At the turning of the old road into Berrynarbour village, I resumed course on the old road for a short while before once again heading out into the fields, which was a short relief. Here I could once again enjoy the rocky coast and this part was teeming with birdlife, both the expected seabirds but also a large flock of crows that were perched in a tree. The path descended to the bottom of the hill and through a very empty campsite. I assume that there is no life here for at least another six weeks or so. I then rejoined the A399 road past Watermouth and unluckily for me the tide was in so I had the rather unenjoyable diversion along the road instead. The castle from this view was a little less than impressive and I certainly didn’t want to linger on this very busy road, which had no pavement. I managed to get past it without having to dodge too many cars and was relieved to rejoin the path above the waterline.
Hillsborough View

I briefly left the line of the road and headed out along the headland that formed one half of Watermouth harbour. Along here I met a woman walking her two dogs that were both very excitable and I was horrified when one bit me on the arm. She offered no apology and I was too shocked to say anything to her (I was really annoyed with myself about my response later). My arm was sore for some time afterwards, but luckily I was compensated by the views across Watermouth harbour, which were magnificent.

Ilfracombe Harbour

As I rounded the headland I was surprised to see someone that I had seen earlier in the day. She looked a little more tired now, but it was obvious to me that she was doing the day’s walk in the opposite direction to me, so I made myself known to her. She was almost done with the hike, although ironically the stretches that she had left to do were the only ones that I had already completed. We wished each other luck and parted company to reach our ultimate destinations that day. Further round the headland and I met with the coastguard cottages and the A399 once again. From here it was a short hop down to the settlement of Hele, technically a separate village but now almost indistinguishable from the rest of Ilfracombe. The path left the A399 at Hele Bay and continued straight up to Hillsborough, the hill that separates Hele from the larger resort of Ilfracombe where I was staying.
Ilfracombe Harbour

The climb to the top of Hillsborough was a bit of a slog, but the views from the top were worth it as the whole of Ilfracombe glowed in the late afternoon sun and Lundy could clearly be seen like a rock in the ocean some miles distant. The descent into Ilfracombe was steep and summed the day up; a rollercoaster! The path continued around the harbour, which was full of boats bobbing up and down on the high tide rather than being stranded on the low tide sands. This was my finish point for the day, but I had of course completed the next part earlier in the day.
Landmark Theatre and Ilfracombe

Leaving for the next section of the hike was a joy since I could complete this section without any onward travelling first. I left the flat and walked around Capstone Point, a section that felt strangely divorced from the rest of Ilfracombe. I then passed the Landmark Theatre, a very oddly designed building that looked like a couple of cooling towers recycled from an erstwhile power station. Out of town I headed, past the Tunnels beach, that was completely obscured from view on the landward side. Ilfracombe has seen better days, with many B & Bs and hotels struggling and others that are now completely derelict. However, its location and character gives it a charm that many other more well-known resorts lack.
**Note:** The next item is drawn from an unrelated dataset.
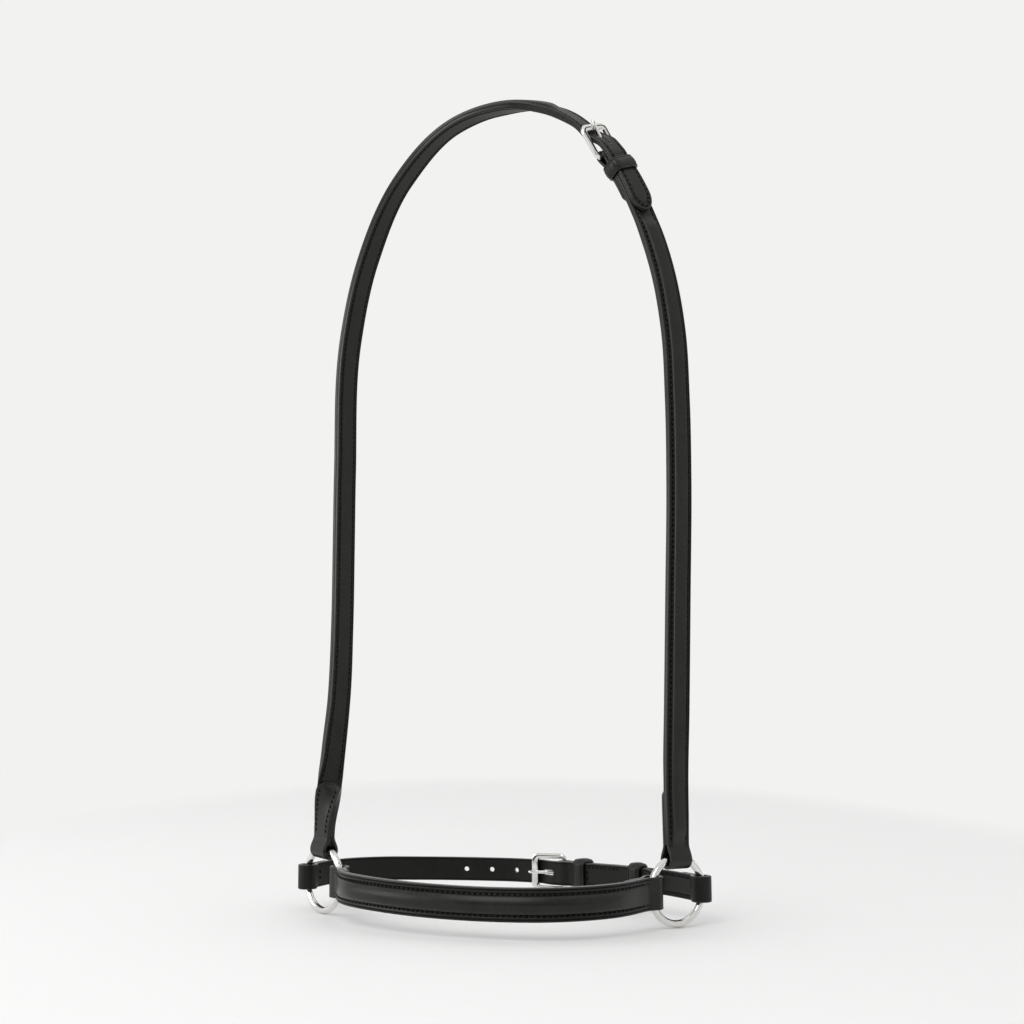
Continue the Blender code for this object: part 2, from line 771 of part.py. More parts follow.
def cheek_strap(route, seat, finishes):
    """The short strap from the crown buckle down to the right ring."""
    heel_fold = cheek_fold(route, seat.mark, -1.0, HEEL_RADIUS, 0.0)
    ring_fold = cheek_fold(route, route.length, 1.0, WIRE_RADIUS + RING_PLAY, wire_bow(STRAP_WIDTH))
    billet_end = seat.mark + CROWN_BILLET_REACH
    raise_start = billet_end + RAISE_REST

    def face_depth(mark):
        return skived(mark, ((seat.mark, billet_end, FOLD_PLY), (ring_fold.throat, route.length, FOLD_PLY)),
                      FACE_PLY)

    def lining_depth(mark):
        return skived(mark, ((seat.mark, billet_end, FOLD_LINING),
                             (route.length - TURN_BACK, route.length, FOLD_LINING)), LINING_PLY)

    def lift(mark):
        return raised(mark, raise_start, ring_fold.throat, CROWN_RAISE)

    stops = (heel_fold.throat, billet_end) + fade_stops(raise_start, ring_fold.throat)
    face = long_ply("cheek_strap_face", face_section, finishes["leather"], (
        list(reversed(fold_stations(heel_fold, BUCKLE_TURN_BACK, STRAP_WIDTH))),
        run_stations(route, stops, level, face_depth, STRAP_WIDTH, lift, 1.0)[1:-1],
        fold_stations(ring_fold, TURN_BACK, STRAP_WIDTH),
    ))
    cut(face, fold_slot("crown_fold_cutter", seat, heel_fold.inner_radius, finishes["leather"]))
    long_ply("cheek_strap_lining", lining_section, finishes["lining"], (
        run_stations(route, stops, level, lining_depth, STRAP_WIDTH, side=-1.0),
    ))
    padding("cheek_strap_padding", route, raise_start, ring_fold.throat, STRAP_WIDTH, lift, finishes["padding"])


def nosepiece(finishes):
    """The padded front band, turned back on both rings."""
    route = level_route(NOSE_LINE_SHARES, NOSE_DEPTH, -1.0, NOSE_WIDTH, fold_middle(FOLD_PLY, FOLD_LINING))
    bow = wire_bow(NOSE_WIDTH)
    left = cheek_fold(route, 0.0, -1.0, WIRE_RADIUS + RING_PLAY, bow)
    right = cheek_fold(route, route.length, 1.0, WIRE_RADIUS + RING_PLAY, bow)

    def face_depth(mark):
        return skived(mark, ((0.0, left.throat, FOLD_PLY), (right.throat, route.length, FOLD_PLY)), FACE_PLY)

    def lining_depth(mark):
        return skived(mark, ((0.0, NOSE_TURN_BACK, FOLD_LINING),
                             (route.length - NOSE_TURN_BACK, route.length, FOLD_LINING)), LINING_PLY)

    def lift(mark):
        return raised(mark, left.throat, right.throat, NOSE_RAISE)

    stops = fade_stops(left.throat, right.throat)
    long_ply("nosepiece_face", face_section, finishes["leather"], (
        list(reversed(fold_stations(left, NOSE_TURN_BACK, NOSE_WIDTH))),
        run_stations(route, stops, level, face_depth, NOSE_WIDTH, lift, 1.0)[1:-1],
        fold_stations(right, NOSE_TURN_BACK, NOSE_WIDTH),
    ))
    long_ply("nosepiece_lining", flat_section, finishes["lining"], (
        run_stations(route, stops, level, lining_depth, NOSE_WIDTH, side=-1.0),
    ))
    padding("nosepiece_padding", route, left.throat, right.throat, NOSE_WIDTH, lift, finishes["padding"])


def chin_straps(route, seat, finishes):
    """The two halves of the chin strap: the billet from the left, the buckle half from the right."""
    bow = wire_bow(STRAP_WIDTH)
    left = chin_fold(route, 0.0, -1.0, WIRE_RADIUS + RING_PLAY, bow)
    heel_fold = chin_fold(route, seat.mark, -1.0, HEEL_RADIUS, 0.0)
    right = chin_fold(route, route.length, 1.0, WIRE_RADIUS + RING_PLAY, bow)
    tip = seat.mark + CHIN_BILLET_REACH

    def billet_depth(mark):
        return skived(mark, ((0.0, CHIN_TURN_BACK, CHIN_FOLD_PLY),), CHIN_PLY)

    def buckle_depth(mark):
        return CHIN_FOLD_PLY

    billet = long_ply("chin_billet_strap", flat_section, finishes["leather"], (
        list(reversed(fold_stations(left, CHIN_TURN_BACK, STRAP_WIDTH))),
        run_stations(route, (left.throat,) + billet_stops(seat, tip), seat.billet_height, billet_depth,
                     STRAP_WIDTH)[1:],
        tip_stations(route, seat.billet_height, tip, STRAP_WIDTH, CHIN_PLY),
    ))
    used = seat.mark - CREW_HOLE_SHARE * BUCKLE_LENGTH
    cut(billet, capsule_cutter("chin_hole_cutter", route, used, CREW_HOLE,
                               TONGUE_WIDTH + 2.0 * HOLE_CLEARANCE, finishes["leather"]))
    for index in range(1, SPARE_HOLES + 1):
        cut(billet, capsule_cutter("chin_spare_hole_cutter_%d" % index, route, used - index * HOLE_PITCH,
                                   SPARE_HOLE, SPARE_HOLE, finishes["leather"]))
    buckle_half = long_ply("chin_buckle_strap", flat_section, finishes["leather"], (
        list(reversed(fold_stations(heel_fold, CHIN_TURN_BACK, STRAP_WIDTH))),
        run_stations(route, (heel_fold.throat, tip, right.throat), level, buckle_depth, STRAP_WIDTH)[1:-1],
        fold_stations(right, CHIN_TURN_BACK, STRAP_WIDTH),
    ))
    cut(buckle_half, fold_slot("chin_fold_cutter", seat, heel_fold.inner_radius, finishes["leather"]))


def ring(name, side, finish):
    """A round ring of drawn wire, standing in its turned upright plane."""
    centre = ring_centre(side)
    level = ring_direction(side)
    normal = np.cross(level, UP)
    rows = []
    for step in range(RING_STEPS):
        turn = 2.0 * math.pi * step / RING_STEPS
        spoke = level * math.cos(turn) + UP * math.sin(turn)
        row = []
        for side_step in range(RING_SIDES):
            roll = 2.0 * math.pi * side_step / RING_SIDES
            row.append(centre + spoke * (RING_RADIUS + WIRE_RADIUS * math.cos(roll))
                       + normal * (WIRE_RADIUS * math.sin(roll)))
        rows.append(row)
    return loop_sweep(name, rows, finish, centre)


def frame_path():
    """Walk round a buckle frame: place across, place up the frame and the angle that faces out."""
    side = (BUCKLE_INNER_WIDTH + BAR_WIDTH) / 2.0
    corners = (
        (side - HEEL_CORNER, HEEL_CORNER, HEEL_CORNER, -90),
        (side - BUCKLE_CORNER, BUCKLE_LENGTH - BUCKLE_CORNER, BUCKLE_CORNER, 0),
        (BUCKLE_CORNER - side, BUCKLE_LENGTH - BUCKLE_CORNER, BUCKLE_CORNER, 90),
        (HEEL_CORNER - side, HEEL_CORNER, HEEL_CORNER, 180),
    )
    corner_steps = 4
    for across, up, radius, start in corners:
        for step in range(corner_steps + 1):
            angle = math.radians(start + 90.0 * step / corner_steps)
            yield across + radius * math.cos(angle), up + radius * math.sin(angle), angle


def buckle_frame(name, seat, finish):
    """A cast frame: a round heel bar in the fold, flatter side bars and a broad far bar."""
    rows = []
    for across, up, angle in frame_path():
        share = smooth_step(up / (2.0 * HEEL_CORNER))
        bar_width = BAR_WIDTH + (FAR_BAR_WIDTH - BAR_WIDTH) * smooth_step(math.sin(angle))
        half_width = HEEL_RADIUS + (bar_width / 2.0 - HEEL_RADIUS) * share
        half_depth = HEEL_RADIUS + (BAR_DEPTH / 2.0 - HEEL_RADIUS) * share
        centre = seat.heel + seat.across * across + seat.line * up
        out = seat.across * math.cos(angle) + seat.line * math.sin(angle)
        row = []
        for step in range(FRAME_SIDES):
            roll = 2.0 * math.pi * step / FRAME_SIDES
            row.append(centre + out * (half_width * math.cos(roll)) + seat.outer * (half_depth * math.sin(roll)))
        rows.append(row)
    return loop_sweep(name, rows, finish, seat.heel)


def buckle_tongue(name, seat, finish):
    """The pin of a buckle: an eye round the heel bar and a shank that rests on the far bar."""
    target = seat.far + seat.outer * (BAR_DEPTH / 2.0 + SEAT_GAP + TONGUE_DEPTH / 2.0)
    line = unit(target - seat.heel)
    lift = unit(np.cross(seat.across, line))
    if np.dot(lift, seat.outer) < 0.0:
        lift = -lift
    eye = HEEL_RADIUS + PIN_CLEARANCE + EYE_WALL
    half = TONGUE_DEPTH / 2.0
    length = float(np.linalg.norm(target - seat.heel)) + FAR_BAR_WIDTH / 2.0 + TONGUE_OVERHANG
    neck = math.asin(half / eye)
    outline = [(length, -half / 2.0), (length, half / 2.0), (length - half, half)]
    eye_steps = 14
    for step in range(eye_steps + 1):
        angle = neck + (2.0 * math.pi - 2.0 * neck) * step / eye_steps
        outline.append((eye * math.cos(angle), eye * math.sin(angle)))
    outline.append((length - half, -half))
    points = [seat.heel + line * along + lift * up for along, up in outline]
    tongue = prism(name, points, seat.across, -TONGUE_WIDTH / 2.0, TONGUE_WIDTH / 2.0, finish, seat.heel)
    bore_steps = 16
    bore = []
    for step in range(bore_steps):
        angle = 2.0 * math.pi * step / bore_steps
        spoke = line * math.cos(angle) + lift * math.sin(angle)
        bore.append(seat.heel + spoke * (HEEL_RADIUS + PIN_CLEARANCE))
    cut(tongue, prism(name + "_bore_cutter", bore, seat.across, -TONGUE_WIDTH, TONGUE_WIDTH, finish))
    return tongue


def keeper(name, route, mark, low, high, clearance, finish):
    """A leather loop round the strap, from its lowest to its highest ply."""
    place, line, across, outer = route.frame(mark)
    centre = place + outer * ((low + high) / 2.0)
    half_width = STRAP_WIDTH / 2.0 + clearance
    half_height = (high - low) / 2.0 + clearance
    rows = []
    corner_steps = 3
    for quarter, (side, rise) in enumerate(((1, 1), (-1, 1), (-1, -1), (1, -1))):
        for step in range(corner_steps + 1):
            angle = math.radians(90.0 * quarter + 90.0 * step / corner_steps)
            spoke = across * math.cos(angle) + outer * math.sin(angle)
            inner = (centre + across * (side * (half_width - KEEPER_CORNER))
                     + outer * (rise * (half_height - KEEPER_CORNER)) + spoke * KEEPER_CORNER)
            skin = inner + spoke * KEEPER_WALL
            half = line * (KEEPER_LENGTH / 2.0)
            rows.append([skin - half, skin + half, inner + half, inner - half])
    return loop_sweep(name, rows, finish, centre)


def main():
    """Build the noseband."""
    clear_scene()
    finishes = {
        "leather": material("black_leather", (0.018, 0.017, 0.016), 0.45, 0.0),
        "lining": material("lining_leather", (0.022, 0.020, 0.019), 0.60, 0.0),
        "padding": material("felt_padding", (0.030, 0.030, 0.030), 0.90, 0.0),
        "steel": material("polished_steel", (0.78, 0.77, 0.75), 0.18, 1.0),
    }
    crown = crown_route()
    billet_stack = 2.0 * BILLET_PLY + PLY_GAP
    fold_outer = HEEL_RADIUS + LOOP_CLEARANCE + FOLD_PLY
    middle = fold_middle(FOLD_PLY, FOLD_LINING)
    crown_seat = BuckleSeat(crown, crown.length - CROWN_BUCKLE_BACK, middle, middle + fold_outer,
                            PLY_GAP / 2.0 + FOLD_PLY, billet_stack, billet_stack / 2.0)
    crown_strap(crown, crown_seat, finishes)
    cheek_strap(crown, crown_seat, finishes)
    nosepiece(finishes)

    chin_middle = fold_middle(CHIN_FOLD_PLY, 0.0)
    chin = level_route(CHIN_LINE_SHARES, CHIN_DEPTH, 1.0, STRAP_WIDTH, chin_middle)
    chin_outer = HEEL_RADIUS + LOOP_CLEARANCE + CHIN_FOLD_PLY
    chin_seat = BuckleSeat(chin, chin.length - CHIN_BUCKLE_BACK, chin_middle, chin_middle + chin_outer,
                           CHIN_FOLD_PLY / 2.0, CHIN_PLY, CHIN_PLY / 2.0)
    chin_straps(chin, chin_seat, finishes)

    ring("left_ring", -1.0, finishes["steel"])
    ring("right_ring", 1.0, finishes["steel"])
    for name, seat in (("crown", crown_seat), ("chin", chin_seat)):
        buckle_frame(name + "_buckle_frame", seat, finishes["steel"])
        buckle_tongue(name + "_buckle_tongue", seat, finishes["steel"])
    crown_low = -(PLY_GAP / 2.0 + FOLD_LINING + PLY_GAP + FOLD_PLY)
    crown_high = crown_seat.lie + billet_stack / 2.0
    chin_high = chin_seat.lie + CHIN_PLY / 2.0
    chin_low = -CHIN_FOLD_PLY / 2.0
    keeper("crown_keeper", crown, crown_seat.mark + CROWN_KEEPER_REACH, crown_low, crown_high,
           KEEPER_CLEARANCE, finishes["leather"])
    keeper("chin_keeper_fixed", chin, chin_seat.mark + CHIN_KEEPER_REACH,
           chin_low - PLY_GAP - CHIN_FOLD_PLY, chin_high, KEEPER_CLEARANCE, finishes["leather"])
    keeper("chin_keeper_running", chin, chin_seat.mark + CHIN_RUNNER_REACH, chin_low, chin_high,
           RUNNER_CLEARANCE, finishes["leather"])


main()
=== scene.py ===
"""Studio scene of a black bridle noseband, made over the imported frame.

Every strap, keeper, ring and buckle is rebuilt finely at the place of its solid: folded leather
plies with burnished edges, creases, a raised centre and waxed stitches, and polished steel.
Units are metres, +Z is up, and -Y is the front, where the nosepiece is.
"""

import logging
import math
from dataclasses import dataclass, field
from enum import Enum
from typing import Callable, Iterator, NamedTuple, Sequence

import bmesh
import bpy
import numpy as np
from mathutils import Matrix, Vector

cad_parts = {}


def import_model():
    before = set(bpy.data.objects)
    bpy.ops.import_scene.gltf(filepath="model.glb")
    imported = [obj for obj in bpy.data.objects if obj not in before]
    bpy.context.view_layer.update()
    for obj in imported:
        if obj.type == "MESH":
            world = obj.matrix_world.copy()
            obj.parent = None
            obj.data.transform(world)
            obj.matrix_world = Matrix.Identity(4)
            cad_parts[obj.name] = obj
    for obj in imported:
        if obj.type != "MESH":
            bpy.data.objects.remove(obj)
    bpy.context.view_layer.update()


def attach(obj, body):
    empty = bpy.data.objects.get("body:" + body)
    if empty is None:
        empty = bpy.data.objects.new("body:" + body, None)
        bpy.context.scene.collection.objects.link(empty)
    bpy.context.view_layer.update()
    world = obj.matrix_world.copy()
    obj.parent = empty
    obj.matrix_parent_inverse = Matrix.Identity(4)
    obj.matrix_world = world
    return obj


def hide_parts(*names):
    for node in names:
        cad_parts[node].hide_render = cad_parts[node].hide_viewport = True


LOG = logging.getLogger("noseband")
UP = np.array([0.0, 0.0, 1.0])
Array = np.ndarray
Measure = Callable[[float], float]
Path = list[tuple[float, float]]
Point = tuple[float, float, float]
Face = tuple[int, ...]
Stretch = tuple[float, float, float]
Values = dict[str | int, object]
Material = bpy.types.Material
Object = bpy.types.Object
Socket = bpy.types.NodeSocket


class Skin(Enum):
    """Which finish a stretch of a strap's outline takes, by material slot."""

    GRAIN = 0
    EDGE = 1


class Side(Enum):
    """Side of the picture on which a ring hangs."""

    LEFT = -1
    RIGHT = 1


class Row(Enum):
    """Which way a stitched surface faces on its ply."""

    TOP = 1
    BOTTOM = -1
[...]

Looking Back to Ilfracombe
I left town surprisingly quickly, not troubling the town centre at all and realising that few hotels actually are by the coast itself. This is partly because of the area known as the Seven Hills and Torrs nature reserve, which starts fairly abruptly to the west of the town. The path took a fairly circuitous route over this section and I gained a lot of height quite quickly without making a lot of onward progress.

Lee Beach
It was a day to gladden the heart though, with relatively still conditions and the first signs of a warm sun for perhaps the first time this year. I had to make the most of it though since the weather forecast for tomorrow looked pretty foul. Once past the Torrs the path took a fairly level route and I covered a lot of ground quite quickly. A lighthouse came into view ahead and I knew that I would have to pass this later. After a mile or so of level ground I started descending into the village of Lee. As I got about halfway down I met the lady I was destined to meet again later at Watermouth Harbour. We exchanged pleasantries and I continued down to the very picturesque village of Lee, complete with cove. It was low tide now and many rock pools were exposed. There were a small number of children beachcombing with their parents, but thankfully no crowds just yet.

Rockham Beach
Unlike most of the other days, I passed a number of hikers today going in the opposite direction. There was another hiker just past Lee, a young girl very heavily loaded with a rucksack almost as big as she was. We nodded to each other but I was quite curious about how far she had managed to come so far with such a large pack, why she was alone and how far she was planning to go today. From Lee to Mortehoe the path became like a rollercoaster, up and down small slopes that were not particularly high but quite energy sapping in their steepness and number. The coast got a little wilder along the way, and very rocky in contrast to the bigger slopes I had been used to along the Exmoor coast.

I passed the Bull Nose lighthouse, here to protect shipping from this wild coastline. Shortly after I was joined by a rather loud helicopter that kept circling overhead. I assumed that it was not a drill (and this was confirmed on the news later when it emerged that some children had got stuck on the rocks above during some climbing practice) given the manoeuvres it was making. Eventually I got to Morte Point, the end of this part of the East-West shoreline. I lingered here for a moment and enjoyed the view across to Lundy, now tantalisingly close and the closest I would get on the hike.
Baggy Point
I turned south and headed towards Mortehoe and Woolacombe, the twin villages that overlook the magnificent Woolacmbe Bay and its huge sandy beach. This would be enjoyed on another day as at Woolacombe my task was to find the bus and head back to Ilfracombe for my lunch.